Eisner apparently now denies such interest. Far more candid is Gushin, who admits—while laughing hysterically—that he did plant a mafia spy in Warshaw’s office to keep tabs on his business dealings. Mobsters are eventually a prime focus of Red Penguins, since no sooner has the team taken off than it becomes a coveted prize for the country’s gangsters, who were so prevalent in 1993-1994 Russia that corruption wasn’t merely a stain upon the socio-political system, but “it was the system,” as ex-KGB prosecutor Vladimir Golubev states. In such a volatile land, lethal danger was everywhere. And the ability to keep a by-the-books business afloat was nearly impossible for foreigners like Ruta and Baldwin, who learned first-hand about Russian lunacy during a visit to the country marked by a scary sit-down with a general and a night out at a restaurant where customers gleefully bid on an up-for-auction fish.
The incompatibility of Russian and American cultures—at least during this precarious period—is the backdrop for Red Penguins’ raucous portrait of DIY capitalism and the bonkers personalities that tried to bring glitz and glamor to a nation raised with a hammer and sickle. To further provide a feel for the atmosphere in which Warshaw and company operated, director Polsky conducts interviews with businessman Alimzhan Tokhtakhunov, who’s ultimately revealed to have once been one of Interpol’s most wanted criminals—and thus precisely the sort of shady fellow that made Warshaw’s time in Russia alternately exhilarating and harrowing, as well as brief, since it wasn’t long before the mafia decided that it was ready to claim full control of its national team.

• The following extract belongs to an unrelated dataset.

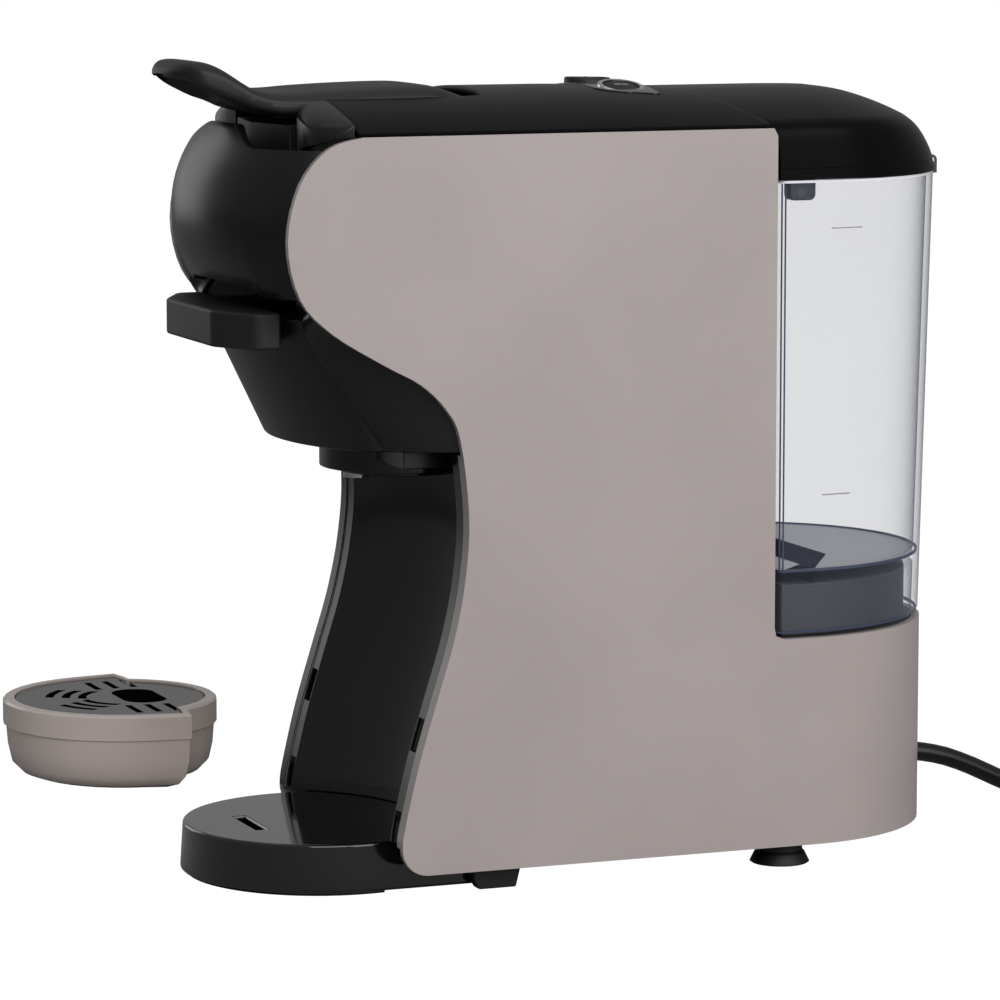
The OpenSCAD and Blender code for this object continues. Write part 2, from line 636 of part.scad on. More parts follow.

Red Penguins concludes with Russia’s transition of power from boozy Boris Yeltsin to ruthless Vladimir Putin, a shift that epitomizes the country’s short-lived—and missed—opportunity to embrace something other than authoritarianism. In that sense, the Red Penguins weren’t merely a wacko flash in the pan—they were also a symbol of the freedom and fun that Russia wasn’t entirely ready for, interested in, or capable of handling.